In the Task Pane, click the Photopia Appearances tab (green sphere icon).
You will assign a material to each part, and this will be assigned at the assembly level, not changing the part document.
Find the IDI 44-10 White TR-2 white reflective material (typing into the search box is the easiest way to find materials). Click on the material and then drag it over into the FeatureManager (FM) tree and drop it onto the cylinder part.
Find the Generic White PCB white reflective material. Click on the material and then drag it over into the FM tree and drop it onto the PCB Part.
Find the Generic ACRYLIC1 refractive material. Click on the material and then drag it over into the FM tree and drop it onto the Collimator part.
Tip : Assigning Appearances
Appearances inside of SOLIDWORKS can be assigned in several ways. We’ve described one in this tutorial, which is dragging the appearance onto the entire Part in the FM. This assigns the appearance to the entire part, but only for the part in the assembly, which doesn’t modify the part file.
You can also drag appearances onto items in the Model View, and you’ll have the option to assign that appearance to the face, body, part, or part @ assembly.
You can also select a part, body or face and then double click the appearance to assign it.
Ultimately you can use whichever method you prefer.
Tip : Verifying Assigned Appearances
Only surfaces with an assigned Photopia Appearance will participate in the raytracing. Click the “Select ray trace geometry” button in the Photopia CM to display the surfaces that will participate. You can also see which Photopia appearances have been used by clicking the DisplayManager (DM) Tab (right side above the FM) to display the current appearance assignments.
5. Define the Photometric Coordinates
You will need to place a reference coordinate system in order to define the photometric coordinate system. This is necessary because you can orient your assembly model however you prefer, but the photometric coordinate system must be defined to ensure proper horizontal and vertical angle values in your output. The photometric coordinate system should be placed in the center of the luminous opening of the optic. The photometric coordinate system should be placed in the center of the luminous opening of the optic, and it will have the –Z axis defining the 0° vertical angle and the +Y axis defining the 0° horizontal angle.
Click Insert > Reference Geometry > Point and choose Center of Arc and click the arc (circle) in the center of the collimator shaft shown below.
Click Insert > Reference Geometry > Coordinate System . Choose the point that was just inserted as the Origin for the coordinate system. Then click in the Z axis selection box and select the top face of the Collimator PCB to orient the Z axis upwards.

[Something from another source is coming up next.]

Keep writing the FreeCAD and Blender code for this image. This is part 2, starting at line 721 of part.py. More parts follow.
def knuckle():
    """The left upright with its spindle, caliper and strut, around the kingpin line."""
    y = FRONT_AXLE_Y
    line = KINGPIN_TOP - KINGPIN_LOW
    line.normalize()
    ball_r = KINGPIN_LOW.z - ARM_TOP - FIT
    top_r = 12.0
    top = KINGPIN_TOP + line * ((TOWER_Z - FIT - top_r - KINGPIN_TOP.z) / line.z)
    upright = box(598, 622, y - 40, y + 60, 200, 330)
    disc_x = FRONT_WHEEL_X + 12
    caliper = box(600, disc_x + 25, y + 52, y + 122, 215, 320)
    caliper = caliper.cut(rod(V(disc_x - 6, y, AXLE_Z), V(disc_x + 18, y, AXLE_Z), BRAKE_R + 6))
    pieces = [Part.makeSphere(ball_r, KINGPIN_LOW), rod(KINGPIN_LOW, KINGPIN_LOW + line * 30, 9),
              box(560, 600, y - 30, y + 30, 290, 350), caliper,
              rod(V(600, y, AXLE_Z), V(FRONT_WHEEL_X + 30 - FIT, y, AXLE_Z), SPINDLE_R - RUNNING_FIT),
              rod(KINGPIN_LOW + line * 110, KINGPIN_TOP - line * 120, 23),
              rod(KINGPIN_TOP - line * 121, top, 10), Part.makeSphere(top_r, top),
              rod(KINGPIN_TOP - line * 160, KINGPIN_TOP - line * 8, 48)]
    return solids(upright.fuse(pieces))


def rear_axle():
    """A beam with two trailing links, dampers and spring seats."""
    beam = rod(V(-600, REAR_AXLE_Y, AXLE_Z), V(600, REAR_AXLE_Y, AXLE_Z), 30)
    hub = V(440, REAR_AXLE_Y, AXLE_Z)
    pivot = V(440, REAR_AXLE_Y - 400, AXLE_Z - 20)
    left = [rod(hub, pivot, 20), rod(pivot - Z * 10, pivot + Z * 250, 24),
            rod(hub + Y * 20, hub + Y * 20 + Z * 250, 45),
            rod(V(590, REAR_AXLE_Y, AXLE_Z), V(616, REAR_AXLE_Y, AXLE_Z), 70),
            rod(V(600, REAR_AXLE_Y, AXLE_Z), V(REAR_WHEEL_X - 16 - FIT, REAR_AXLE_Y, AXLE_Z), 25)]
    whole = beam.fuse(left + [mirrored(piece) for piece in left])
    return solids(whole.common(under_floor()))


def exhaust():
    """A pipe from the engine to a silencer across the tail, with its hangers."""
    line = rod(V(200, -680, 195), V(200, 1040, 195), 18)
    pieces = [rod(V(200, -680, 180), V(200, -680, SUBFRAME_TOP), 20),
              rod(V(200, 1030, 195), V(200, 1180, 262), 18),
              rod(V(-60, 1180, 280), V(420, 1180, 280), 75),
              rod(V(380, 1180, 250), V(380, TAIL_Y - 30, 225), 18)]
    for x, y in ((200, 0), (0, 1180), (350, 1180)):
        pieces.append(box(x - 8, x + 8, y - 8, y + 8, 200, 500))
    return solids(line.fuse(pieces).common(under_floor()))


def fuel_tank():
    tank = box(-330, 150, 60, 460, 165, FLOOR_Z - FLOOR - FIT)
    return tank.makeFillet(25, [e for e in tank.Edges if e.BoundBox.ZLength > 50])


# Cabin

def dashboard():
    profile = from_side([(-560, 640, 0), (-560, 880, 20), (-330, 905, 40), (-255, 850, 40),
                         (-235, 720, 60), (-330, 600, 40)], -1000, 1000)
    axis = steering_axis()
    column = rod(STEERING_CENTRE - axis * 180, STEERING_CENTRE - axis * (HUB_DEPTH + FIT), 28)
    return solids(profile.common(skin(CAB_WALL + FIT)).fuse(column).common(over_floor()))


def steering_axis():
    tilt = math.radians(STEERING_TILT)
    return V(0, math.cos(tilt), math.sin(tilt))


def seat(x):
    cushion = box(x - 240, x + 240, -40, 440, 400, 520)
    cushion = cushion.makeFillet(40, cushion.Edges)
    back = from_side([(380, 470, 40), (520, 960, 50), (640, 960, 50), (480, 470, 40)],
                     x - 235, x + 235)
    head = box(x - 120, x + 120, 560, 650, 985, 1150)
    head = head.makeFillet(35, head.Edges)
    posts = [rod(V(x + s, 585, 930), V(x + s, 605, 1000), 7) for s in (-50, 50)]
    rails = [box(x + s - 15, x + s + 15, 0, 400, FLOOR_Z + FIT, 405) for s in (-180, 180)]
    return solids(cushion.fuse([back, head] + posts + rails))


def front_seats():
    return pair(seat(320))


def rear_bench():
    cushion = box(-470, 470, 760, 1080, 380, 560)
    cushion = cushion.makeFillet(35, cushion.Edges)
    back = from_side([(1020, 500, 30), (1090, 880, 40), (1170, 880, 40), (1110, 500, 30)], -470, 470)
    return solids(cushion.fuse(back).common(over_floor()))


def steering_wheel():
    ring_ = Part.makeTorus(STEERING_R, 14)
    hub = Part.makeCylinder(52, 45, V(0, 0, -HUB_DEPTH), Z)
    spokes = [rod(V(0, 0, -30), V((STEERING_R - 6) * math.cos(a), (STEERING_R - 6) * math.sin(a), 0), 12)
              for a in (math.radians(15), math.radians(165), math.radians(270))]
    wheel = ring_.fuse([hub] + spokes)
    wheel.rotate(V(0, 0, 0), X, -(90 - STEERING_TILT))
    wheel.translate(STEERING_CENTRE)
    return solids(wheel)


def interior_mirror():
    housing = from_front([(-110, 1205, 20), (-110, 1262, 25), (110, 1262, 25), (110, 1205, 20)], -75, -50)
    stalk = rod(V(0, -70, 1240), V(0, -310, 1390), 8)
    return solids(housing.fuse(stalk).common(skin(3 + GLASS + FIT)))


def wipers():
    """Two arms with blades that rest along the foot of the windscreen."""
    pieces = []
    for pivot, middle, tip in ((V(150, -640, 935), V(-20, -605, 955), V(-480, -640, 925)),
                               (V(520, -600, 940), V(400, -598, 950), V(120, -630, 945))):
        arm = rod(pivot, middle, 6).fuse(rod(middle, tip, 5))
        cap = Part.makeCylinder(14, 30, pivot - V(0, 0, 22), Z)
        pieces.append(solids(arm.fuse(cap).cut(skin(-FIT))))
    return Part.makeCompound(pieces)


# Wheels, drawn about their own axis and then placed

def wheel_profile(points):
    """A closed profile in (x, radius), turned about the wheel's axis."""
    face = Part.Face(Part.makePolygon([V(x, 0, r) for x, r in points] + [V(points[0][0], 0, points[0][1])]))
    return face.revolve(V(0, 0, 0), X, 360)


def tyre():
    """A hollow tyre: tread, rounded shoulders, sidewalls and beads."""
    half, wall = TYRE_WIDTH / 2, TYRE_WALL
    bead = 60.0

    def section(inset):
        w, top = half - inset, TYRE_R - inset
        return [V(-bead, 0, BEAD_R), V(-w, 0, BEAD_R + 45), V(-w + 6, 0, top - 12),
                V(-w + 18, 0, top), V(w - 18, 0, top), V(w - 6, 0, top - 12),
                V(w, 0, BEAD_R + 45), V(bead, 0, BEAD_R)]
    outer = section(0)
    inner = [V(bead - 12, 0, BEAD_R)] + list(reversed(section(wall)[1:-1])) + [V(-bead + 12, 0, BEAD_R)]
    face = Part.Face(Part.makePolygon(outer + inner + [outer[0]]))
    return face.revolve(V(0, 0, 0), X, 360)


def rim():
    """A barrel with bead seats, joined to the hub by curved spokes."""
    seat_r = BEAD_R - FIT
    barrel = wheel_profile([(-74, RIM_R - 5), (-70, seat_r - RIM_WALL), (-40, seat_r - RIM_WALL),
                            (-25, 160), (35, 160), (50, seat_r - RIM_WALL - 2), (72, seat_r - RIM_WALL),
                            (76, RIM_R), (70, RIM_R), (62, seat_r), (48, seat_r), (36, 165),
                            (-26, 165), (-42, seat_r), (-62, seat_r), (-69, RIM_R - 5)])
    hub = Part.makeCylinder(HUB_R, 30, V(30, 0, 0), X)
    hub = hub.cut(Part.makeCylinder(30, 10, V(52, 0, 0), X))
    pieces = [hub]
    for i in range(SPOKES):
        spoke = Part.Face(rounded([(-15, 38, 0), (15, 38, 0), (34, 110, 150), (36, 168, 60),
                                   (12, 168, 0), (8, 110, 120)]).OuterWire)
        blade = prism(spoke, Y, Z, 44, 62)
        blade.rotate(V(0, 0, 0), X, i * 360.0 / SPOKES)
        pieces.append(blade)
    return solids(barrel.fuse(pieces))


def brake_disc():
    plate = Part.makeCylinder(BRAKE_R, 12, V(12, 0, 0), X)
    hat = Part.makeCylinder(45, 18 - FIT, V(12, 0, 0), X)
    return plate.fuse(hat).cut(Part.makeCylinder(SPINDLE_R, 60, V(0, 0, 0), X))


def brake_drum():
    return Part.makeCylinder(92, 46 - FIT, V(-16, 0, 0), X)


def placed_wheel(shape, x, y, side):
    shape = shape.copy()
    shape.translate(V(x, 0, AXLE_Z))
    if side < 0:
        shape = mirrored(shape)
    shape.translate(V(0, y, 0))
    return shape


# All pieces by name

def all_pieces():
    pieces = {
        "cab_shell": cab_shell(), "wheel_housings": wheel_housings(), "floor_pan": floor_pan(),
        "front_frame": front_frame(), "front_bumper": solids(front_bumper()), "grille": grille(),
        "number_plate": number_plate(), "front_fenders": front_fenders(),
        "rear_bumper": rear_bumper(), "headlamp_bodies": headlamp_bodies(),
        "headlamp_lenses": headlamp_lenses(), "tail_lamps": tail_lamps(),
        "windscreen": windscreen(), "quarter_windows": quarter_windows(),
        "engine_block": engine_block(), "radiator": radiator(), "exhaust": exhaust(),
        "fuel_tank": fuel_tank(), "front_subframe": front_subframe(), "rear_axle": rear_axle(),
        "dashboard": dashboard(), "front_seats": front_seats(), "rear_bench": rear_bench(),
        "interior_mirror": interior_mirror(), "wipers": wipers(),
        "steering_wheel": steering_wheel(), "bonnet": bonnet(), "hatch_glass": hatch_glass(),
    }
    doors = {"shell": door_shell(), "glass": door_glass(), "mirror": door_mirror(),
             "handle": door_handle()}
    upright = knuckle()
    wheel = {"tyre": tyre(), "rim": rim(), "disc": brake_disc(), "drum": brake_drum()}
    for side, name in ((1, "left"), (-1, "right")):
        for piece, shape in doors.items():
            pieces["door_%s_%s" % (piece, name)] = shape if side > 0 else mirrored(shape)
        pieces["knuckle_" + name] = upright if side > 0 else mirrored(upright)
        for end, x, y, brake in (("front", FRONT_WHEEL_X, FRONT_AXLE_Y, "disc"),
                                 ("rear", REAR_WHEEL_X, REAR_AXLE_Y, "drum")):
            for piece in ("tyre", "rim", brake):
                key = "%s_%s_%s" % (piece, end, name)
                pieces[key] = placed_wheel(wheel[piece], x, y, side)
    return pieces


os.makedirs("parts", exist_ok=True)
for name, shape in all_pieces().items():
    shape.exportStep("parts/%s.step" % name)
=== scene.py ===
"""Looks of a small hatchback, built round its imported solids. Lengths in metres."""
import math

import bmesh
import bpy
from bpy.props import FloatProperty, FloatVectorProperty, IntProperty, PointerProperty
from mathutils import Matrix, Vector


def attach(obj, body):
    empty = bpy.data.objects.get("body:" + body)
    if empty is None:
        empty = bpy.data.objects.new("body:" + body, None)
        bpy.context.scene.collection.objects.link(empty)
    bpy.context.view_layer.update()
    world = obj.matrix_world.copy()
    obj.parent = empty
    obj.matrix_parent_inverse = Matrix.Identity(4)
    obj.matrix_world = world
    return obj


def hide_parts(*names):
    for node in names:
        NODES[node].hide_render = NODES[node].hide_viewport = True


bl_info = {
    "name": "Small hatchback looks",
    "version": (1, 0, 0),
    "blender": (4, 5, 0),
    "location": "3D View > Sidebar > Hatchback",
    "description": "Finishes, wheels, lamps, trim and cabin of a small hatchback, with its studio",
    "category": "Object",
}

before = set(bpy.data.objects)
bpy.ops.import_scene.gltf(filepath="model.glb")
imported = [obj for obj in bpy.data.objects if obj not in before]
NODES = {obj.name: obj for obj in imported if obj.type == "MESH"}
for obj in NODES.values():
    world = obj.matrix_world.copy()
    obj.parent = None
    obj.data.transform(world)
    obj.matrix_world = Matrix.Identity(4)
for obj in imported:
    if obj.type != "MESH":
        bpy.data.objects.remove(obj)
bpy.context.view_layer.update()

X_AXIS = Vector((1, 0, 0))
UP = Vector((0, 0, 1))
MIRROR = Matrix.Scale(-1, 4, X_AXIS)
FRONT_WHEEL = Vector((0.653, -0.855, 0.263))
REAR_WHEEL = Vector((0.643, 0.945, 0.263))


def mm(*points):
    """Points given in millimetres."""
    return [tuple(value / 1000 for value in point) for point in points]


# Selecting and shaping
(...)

6. Setup the Photometric Settings
Select the reference coordinate system you just created and click Photometric Settings from the Photopia tab in the CM. Since the output of this lens is essentially axially symmetric downlight, set the Horizontal Test Angles to 0 and the Vertical Test Angles to 0(2.5)90. You can also set the Test distance and Luminous dimensions here as well, but can accept the defaults for this example. You will also see the photometric sphere as a wireframe in the correct orientation and centered at the lens opening.

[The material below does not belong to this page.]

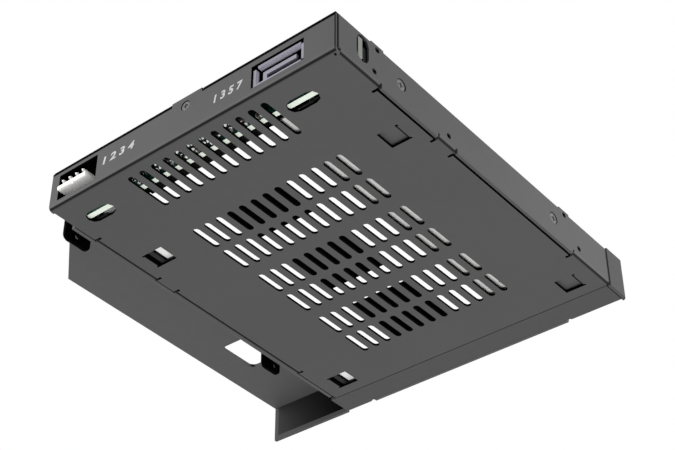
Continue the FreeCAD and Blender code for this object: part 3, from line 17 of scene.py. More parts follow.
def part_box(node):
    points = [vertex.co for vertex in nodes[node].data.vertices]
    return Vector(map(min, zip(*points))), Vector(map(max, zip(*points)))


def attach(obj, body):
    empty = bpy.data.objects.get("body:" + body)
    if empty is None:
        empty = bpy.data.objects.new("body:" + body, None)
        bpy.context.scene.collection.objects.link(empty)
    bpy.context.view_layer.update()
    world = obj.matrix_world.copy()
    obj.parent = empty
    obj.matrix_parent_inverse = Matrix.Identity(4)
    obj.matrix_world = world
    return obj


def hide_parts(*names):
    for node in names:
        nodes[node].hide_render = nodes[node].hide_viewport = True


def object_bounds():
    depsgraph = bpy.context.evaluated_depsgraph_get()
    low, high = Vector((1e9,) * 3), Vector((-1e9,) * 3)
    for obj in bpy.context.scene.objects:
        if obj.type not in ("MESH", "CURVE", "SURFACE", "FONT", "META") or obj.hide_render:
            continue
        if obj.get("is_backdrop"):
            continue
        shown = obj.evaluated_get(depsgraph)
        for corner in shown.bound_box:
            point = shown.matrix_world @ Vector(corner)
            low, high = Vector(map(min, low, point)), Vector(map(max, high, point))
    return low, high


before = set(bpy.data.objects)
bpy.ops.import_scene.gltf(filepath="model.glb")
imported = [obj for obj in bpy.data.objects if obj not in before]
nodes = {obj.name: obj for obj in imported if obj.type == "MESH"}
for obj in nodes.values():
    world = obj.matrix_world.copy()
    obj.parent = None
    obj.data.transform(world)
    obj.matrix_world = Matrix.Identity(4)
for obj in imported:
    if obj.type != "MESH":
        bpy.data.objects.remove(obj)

cad_low, cad_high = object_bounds()
MM = 0.001
print("solids:", len(nodes), "box in mm:", [round(v / MM, 2) for v in cad_high - cad_low])

# %% [markdown]
# ## The camera
# The photograph looks up at the slotted underside from behind, with a longish lens. A camera
# could be placed by trial, but straight edges of a known box fix it exactly, so its place and
# two of its axes are written here as measured. The small shift stands for the photograph
# having been cropped off its centre.

# %% Place the camera
CAMERA_PLACE = Vector((-0.2300, 0.27052, -0.25522))
CAMERA_LOOK = Vector((0.52516, -0.58638, 0.61674)).normalized()
CAMERA_RIGHT = Vector((-0.75806, -0.65167, 0.02590)).normalized()
CAMERA_LENS = 84.76
CAMERA_SHIFT = (0.100, -0.0222)

camera_data = bpy.data.cameras.new("camera")
camera_data.lens = CAMERA_LENS
camera_data.shift_x, camera_data.shift_y = CAMERA_SHIFT
camera_data.clip_start = 0.01
camera = bpy.data.objects.new("camera", camera_data)
bpy.context.scene.collection.objects.link(camera)
back = -CAMERA_LOOK
up = back.cross(CAMERA_RIGHT)
turn = Matrix((CAMERA_RIGHT, up, back)).transposed().to_4x4()
camera.matrix_world = Matrix.Translation(CAMERA_PLACE) @ turn
bpy.context.scene.camera = camera
bpy.context.scene.view_settings.view_transform = "Standard"
print("camera looks along", [round(v, 3) for v in CAMERA_LOOK])

# %% [markdown]
# ## Helpers for shader nodes
# A material is a small graph. Adding a node, giving it values and linking its inputs takes
# several lines each time, so one helper does all three: a value that is a socket is linked,
# and any other value is set.

# %% Node helpers


def node(tree, kind, values=None, **settings):
    """Adds a node. values maps input names or numbers to plain values or sockets."""
    made = tree.nodes.new(kind)
    for name, setting in settings.items():
        setattr(made, name, setting)
    for key, value in (values or {}).items():
        if isinstance(value, bpy.types.NodeSocket):
            tree.links.new(value, made.inputs[key])
        else:
            made.inputs[key].default_value = value
    return made


def maths(tree, operation, first, second=0.0, clamp=False):
    """One Math node's result."""
    made = node(tree, "ShaderNodeMath", {0: first, 1: second}, operation=operation, use_clamp=clamp)
    return made.outputs[0]


def mixed(tree, factor, first, second):
    """A colour between two others. Inputs 6 and 7 and output 2 are the Mix node's colours."""
    return node(tree, "ShaderNodeMix", {0: factor, 6: first, 7: second}, data_type="RGBA").outputs[2]


def between(tree, value, low, high, first=0.0, second=1.0):
    """value from low to high as a number from first to second, held at both ends."""
    made = node(tree, "ShaderNodeMapRange", {0: value, 1: low, 2: high, 3: first, 4: second})
    return made.outputs[0]


def grey(level):
    """A colour of equal parts."""
    return (level, level, level, 1.0)


def new_group(name, inputs, outputs):
    """An empty shader group with named sockets, and its two end nodes."""
    tree = bpy.data.node_groups.new(name, "ShaderNodeTree")
    for socket, kind, value in inputs:
        made = tree.interface.new_socket(name=socket, in_out="INPUT", socket_type=kind)
        if value is not None:
            made.default_value = value
    for socket, kind in outputs:
        tree.interface.new_socket(name=socket, in_out="OUTPUT", socket_type=kind)
    start = tree.nodes.new("NodeGroupInput").outputs
    end = tree.nodes.new("NodeGroupOutput").inputs
    return tree, start, end


FLOAT = "NodeSocketFloat"
VECTOR = "NodeSocketVector"

# %% [markdown]
# ## Effects that several finishes share
# Sprayed powder, moulded plastic and rolled steel differ in colour, but share a few effects:
# a fine grain, an edge that is rubbed, a large soft smudge, long rolling marks, and the painted
# shade of a closed inside and of folds. Each effect is one group, built once and given its own
# numbers in each material. A group hands out masks only, and the shader stays in the material.

# %% Fine grain
grain_group, start, end = new_group(
    "fine_grain",
    [("Vector", VECTOR, None), ("Scale", FLOAT, 2500.0), ("Contrast", FLOAT, 1.0)],
    [("Height", FLOAT), ("Tone", FLOAT)])
coarse = node(grain_group, "ShaderNodeTexNoise",
              {"Vector": start["Vector"], "Scale": start["Scale"], "Detail": 3.0, "Roughness": 0.6})
broad_scale = maths(grain_group, "MULTIPLY", start["Scale"], 0.13)
broad = node(grain_group, "ShaderNodeTexNoise",
             {"Vector": start["Vector"], "Scale": broad_scale, "Detail": 2.0})
centred = maths(grain_group, "SUBTRACT", coarse.outputs[0], 0.5)
spread = maths(grain_group, "MULTIPLY", centred, start["Contrast"])
grain_group.links.new(coarse.outputs[0], end["Height"])
both = maths(grain_group, "ADD", spread, maths(grain_group, "SUBTRACT", broad.outputs[0], 0.5))
grain_group.links.new(maths(grain_group, "ADD", both, 0.5, clamp=True), end["Tone"])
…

Click ✓ to accept the Photometric Settings.
7. Setup the Raytrace Settings & Run A Raytrace
Select Raytrace Settings. This is where you can enter the # of rays & reactions. The defaults will be good for this project.
Click ✓ to accept the Raytrace Settings.
Click Run Raytrace to begin the raytrace.
Tip : Mesh Resolution
Photopia gets a mesh version of the solid from SOLIDWORKS. If your optic is detailed or small the default mesh may not have adequate resolution and you'll need to request a better mesh from SOLIDWORKS.Improving Mesh Resolution
Tip : More Information
Our User's Guide has detailed descriptions of all settings.Users Guide
8. View Raytrace Results
Click the Results button to view the status and results. You can also open the results in a separate window so that you can still interact with the model.
You select from the tabs to view the different results that are available: Photometric Report, Candela Plot, Illuminance Plane, IES File, EULUMDAT File, Color Report and Analysis Status.
9. Add an Illuminance Plane
Being able to see the light onto a surface is helpful for evaluating the performance of many optics. Illuminance planes can be assigned to any rectangular planar face and are added to the SOLIDWORKS assembly file as components (part files). This Assembly already has a rectangular face that you use to create an illuminance plane.
Click the Add illuminance plane / Add Recording Plane button on the Photopia CM tab. Select the surface in the Illuminance Plane / Recording Plane part and be sure that the arrow is facing up toward the optic. If not, then check the Flip Normal checkbox to reverse it. You can adjust the grid parameters, but leave them at the default for this project.
Click ✓ to add the illuminance plane.
10. Re-Run Raytrace and View Illuminance Planes
Click Run Raytrace to rerun the raytrace with the Illuminance Plane in the model.
Click Illuminance Planes to view the illuminance plane in the model view. You can also choose the Illuminance Plane tab in the Results screen to view the numeric and rendered plot information.